The default configuration grid covers common 3D deep learning architectures:

Dimension Values Source
Voxel counts 30K, 65K, 130K, 260K, 500K, 1M, 2M Indoor (ScanNet) to outdoor (nuScenes/Waymo)
Channel pairs 3→32, 32→64, 64→128, 128→256, 256→256, ... (26 pairs) MinkUNet18/34, MaxViT-UNet, SparseConvUNet
Kernel sizes 3 Standard 3×3×3
Dtypes float16, bfloat16 Mixed-precision training

After log₂-deduplication (voxel counts that map to the same cache bucket are merged), this produces 364 unique configurations.

Customizing the grid

# Only benchmark specific channel pairs
python scripts/populate_benchmark_cache.py --channels 32,64 128,256

# Only specific voxel counts
python scripts/populate_benchmark_cache.py --num-voxels 100000 500000

# Only forward pass
python scripts/populate_benchmark_cache.py --forward-only

# Exhaustive algorithm search (slower but tests all candidates)
python scripts/populate_benchmark_cache.py --algo-mode all

# Combine options
python scripts/populate_benchmark_cache.py \
    --channels 64,128 128,256 256,256 \
    --num-voxels 200000 1000000 \
    --kernel-sizes 3 \
    --dtypes float16 \
    --forward-only

Resuming interrupted runs

The --resume flag skips configurations that already have a cache entry.
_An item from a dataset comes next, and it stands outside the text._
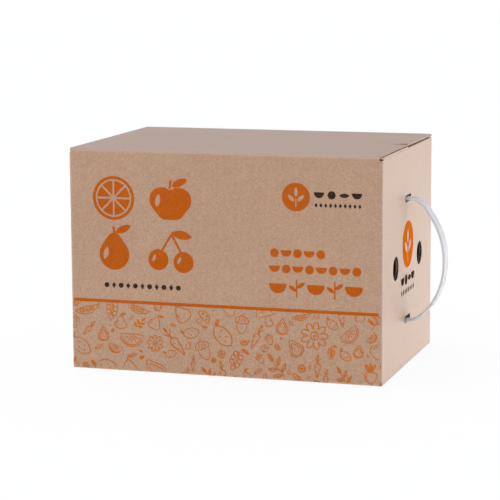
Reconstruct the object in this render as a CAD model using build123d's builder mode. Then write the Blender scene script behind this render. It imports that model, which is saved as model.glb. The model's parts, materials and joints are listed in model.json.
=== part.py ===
# Corrugated fruit carton with a plastic carrying strap on one end.
# Origin: centre of the carton's underside. +X points to the strap end, -Y to the printed front, +Z up.
from build123d import *
import math
import os

os.makedirs("parts", exist_ok=True)

# Carton, outside sizes in millimetres
length = 344.0  # X, over the end panels
width = 240.0  # Y, over the long panels
height = 240.0  # Z

# Corrugated board and its folds
board = 3.0  # thickness
crease_inner_radius = 0.2
seam_gap = 1.0  # between two flaps that meet
base_seam_shift = 2.0  # the base flaps meet this far behind the middle
flap_end_inset = 1.0  # a long flap stops this far behind the end panel's outer face
end_flap_length = 119.0  # from the end panel's outer face to the flap's free edge
end_flap_side_gap = 2.0  # to the long panels
corner_slot = 1.6  # the die-cut slot dips this far below the fold at each corner
flap_corner_radius = 2.5  # free corners of the flaps
glue_tab = 35.0  # lap inside the back panel
glue_edge_set = 0.6  # back panel's cut edge, from the carton's corner
flap_clearance = 0.3  # under a closed outer flap

# Hand and air holes in the end panels
vent_diameter = 26.0
vent_spacing = 114.0  # across the panel, centre to centre
vent_height = 114.0  # centre over the base

# Slots for the strap, in the right end panel only
slot_pitch = 132.0
slot_middle_height = 116.3
slot_height = 7.5
slot_corner_radius = 1.0
slot_side_play = 4.5  # beside the band at the end of its swing

# Carrying strap
strap_width = 14.0
grip_width = 18.0
strap_thickness = 3.2
strap_bow = 41.4  # middle of the band at its widest, from the panel
channel_width = 9.0  # shallow groove along both faces of the grip
channel_depth = 0.6
grip_taper = 14.0  # height over which the band widens to the grip
strap_swing = 25.0  # degrees to each side
anchor_length = 32.0  # bar behind the panel, across the slot
anchor_height = 9.0
anchor_thickness = 3.2
strap_clearance = 0.3  # to the panel and to the edges of the slots
upper_knee_out = 15.3  # where the band's straight runs would meet, from the panel
upper_shoulder_drop = 41.7  # under the upper slot
lower_shoulder_rise = 45.6  # over the lower slot
lower_knee_out = 27.4
lower_knee_rise = 17.2
lower_foot_out = 8.0
knee_radii = (24.0, 85.0, 75.0, 60.0, 11.0)  # from the top down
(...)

This is useful for long runs that may be interrupted:

# First run (interrupted after 200 configs)
python scripts/populate_benchmark_cache.py

# Resume — picks up where it left off
python scripts/populate_benchmark_cache.py --resume

Distributing cache files

The cache is stored at ~/.cache/warpconvnet/benchmark_cache_generic.msgpack. It is architecture-specific — the GPU's SM capability (e.g., SM 8.0 for A100, SM 8.9 for RTX 6000 Ada) is embedded in cache keys. To distribute:

  1. Run the script on each target GPU architecture
  2. Copy the resulting .msgpack file to the target machine's ~/.cache/warpconvnet/
# On the source machine (e.g., A100)
python scripts/populate_benchmark_cache.py
ls -lh ~/.cache/warpconvnet/benchmark_cache_generic.msgpack

# Copy to target machines
scp ~/.cache/warpconvnet/benchmark_cache_generic.msgpack \
    user@target:~/.cache/warpconvnet/

Do not mix cache files from different GPU architectures

Cache entries from an A100 (SM 8.0) will not match lookups on an RTX 4090 (SM 8.9). Each GPU architecture needs its own cache. If you accidentally mix them, clear the cache with rm -rf ~/.cache/warpconvnet/ and re-run the script.

Full CLI reference

usage: populate_benchmark_cache.py [-h]
    [--preset {default,quick}]
    [--num-voxels N [N ...]]
    [--channels C_in,C_out [C_in,C_out ...]]
    [--kernel-sizes K [K ...]]
    [--dtypes {float16,bfloat16,float32} ...]
    [--algo-mode MODE]
    [--forward-only] [--backward-only]
    [--batch-size B]
    [--dry-run] [--resume]
    [--device DEVICE]
Flag Default Description
--preset default default (364 configs) or quick (6 configs)
--num-voxels preset Override voxel counts
--channels preset Override channel pairs as C_in,C_out
--kernel-sizes preset Override kernel sizes
--dtypes preset Override dtypes
--algo-mode auto Algorithm selection: auto, all, or specific name
--forward-only off Skip backward pass benchmarking
--backward-only off Skip forward pass benchmarking
--batch-size 1 Batch size for voxel generation
--dry-run off List configs without running
--resume off Skip configs already in cache
--device cuda:0 CUDA device to benchmark on

Relationship to environment variables

The script respects WARPCONVNET_BENCHMARK_CACHE_DIR if set:

export WARPCONVNET_BENCHMARK_CACHE_DIR=/shared/warpconvnet_cache
python scripts/populate_benchmark_cache.py

The --algo-mode flag sets WARPCONVNET_FWD_ALGO_MODE and WARPCONVNET_BWD_ALGO_MODE internally. See Sparse Convolutions for details on algorithm modes.